И нет ещё стран на зеленой земле,
Где мог бы я сыном пристроиться,
И глухо стучащее сердце мое С рожденья в рабы ей продано.
Мне страшно назвать даже имя её
Свирепое имя родины...
А мне говорили коммунисты раньше о том, что это национализм, что я не признаю других стран, не хочу быть сыном другой страны, что у меня нет чувства интернационализма, что я с рождения отдал себя в рабы России и скрывал это, не хочу даже назвать черное от обид и жестокости имя "Русь".
В "Жестоком пробуждении" я с последней нежностью прощался со всеми юношескими чувствами к России, а мне говорили тогда, что я восхваляю её.

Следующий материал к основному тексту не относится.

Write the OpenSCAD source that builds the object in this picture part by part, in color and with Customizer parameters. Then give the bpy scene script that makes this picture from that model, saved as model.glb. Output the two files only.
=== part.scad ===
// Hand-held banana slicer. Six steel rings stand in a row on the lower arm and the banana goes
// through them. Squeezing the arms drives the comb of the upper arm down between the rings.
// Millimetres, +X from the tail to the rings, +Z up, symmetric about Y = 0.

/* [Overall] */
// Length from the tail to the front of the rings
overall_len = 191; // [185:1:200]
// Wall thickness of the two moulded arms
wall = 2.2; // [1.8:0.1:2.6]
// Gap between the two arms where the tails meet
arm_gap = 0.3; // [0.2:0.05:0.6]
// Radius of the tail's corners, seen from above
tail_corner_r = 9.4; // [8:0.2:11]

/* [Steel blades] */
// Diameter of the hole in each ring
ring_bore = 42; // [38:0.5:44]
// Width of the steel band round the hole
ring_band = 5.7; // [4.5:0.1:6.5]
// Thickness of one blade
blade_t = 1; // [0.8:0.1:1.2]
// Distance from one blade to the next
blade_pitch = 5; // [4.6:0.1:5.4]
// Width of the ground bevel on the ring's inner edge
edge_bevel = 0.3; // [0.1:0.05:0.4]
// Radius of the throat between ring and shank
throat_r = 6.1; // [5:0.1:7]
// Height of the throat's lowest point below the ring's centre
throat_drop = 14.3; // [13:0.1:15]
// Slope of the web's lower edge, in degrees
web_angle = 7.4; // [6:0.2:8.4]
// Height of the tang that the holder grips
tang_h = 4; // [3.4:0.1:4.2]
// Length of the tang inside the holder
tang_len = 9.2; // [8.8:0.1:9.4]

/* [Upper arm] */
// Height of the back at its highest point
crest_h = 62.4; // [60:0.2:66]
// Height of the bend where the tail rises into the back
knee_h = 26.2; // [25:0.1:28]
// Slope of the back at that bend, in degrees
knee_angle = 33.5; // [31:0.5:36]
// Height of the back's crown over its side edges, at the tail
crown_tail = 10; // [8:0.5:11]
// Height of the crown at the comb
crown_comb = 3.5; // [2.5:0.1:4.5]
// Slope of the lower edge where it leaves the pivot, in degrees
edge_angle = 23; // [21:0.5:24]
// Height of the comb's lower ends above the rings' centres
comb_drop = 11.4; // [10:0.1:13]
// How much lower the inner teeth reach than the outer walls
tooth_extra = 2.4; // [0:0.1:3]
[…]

Но эти стихи ведь знают 8 лет все критики, писатели и много, много читателей. Они любили "Жестокое пробуждение". Теперь меня будут прорабатывать "во всех организациях", как сказано в постановлении. Но я не боюсь этого. Я одеревенел. После "Свидания", "Большевиков пустыни и весны", "Полковника Соколова" и "Кухарки Даши" мне это как русскому человеку не страшно - я вижу сейчас "Книгу доблести" о русских людях ("Соколов", "Кухарка Даша", "Комиссар Усов", "Плотник Борис" и т.д.) и любой алтаузен мне скажет, что я перестроился по постановлению президиума и пишу соответственно о родных моих по крови и Революции, потому что мне указали так писать. Разве у нас коммунисты в правлении не знают, скажем, "Кухарку Дашу" или им все равно, и не дорог человек, а дорога буква и строка? "Жестокое пробуждение" на президиуме назвали контрреволюционными стихами, а я их писал пусть глупо, пусть жертвенно, но целиком для Революции. Где же правда? Внутренняя, настоящая правда художника? Значит, не нужны ни муки, ни жертвы, ни раздумья - весь сложный и тяжелый путь художника, пусть даже совсем скромного? Скажите мне это, старые товарищи, и я буду писать, как Лебедев-Кумач, или совсем не буду писать.
"Страшная, русская злая земля" сопротивлялась всем нам. Мы её переделали, сделали своей до конца, облагородили её.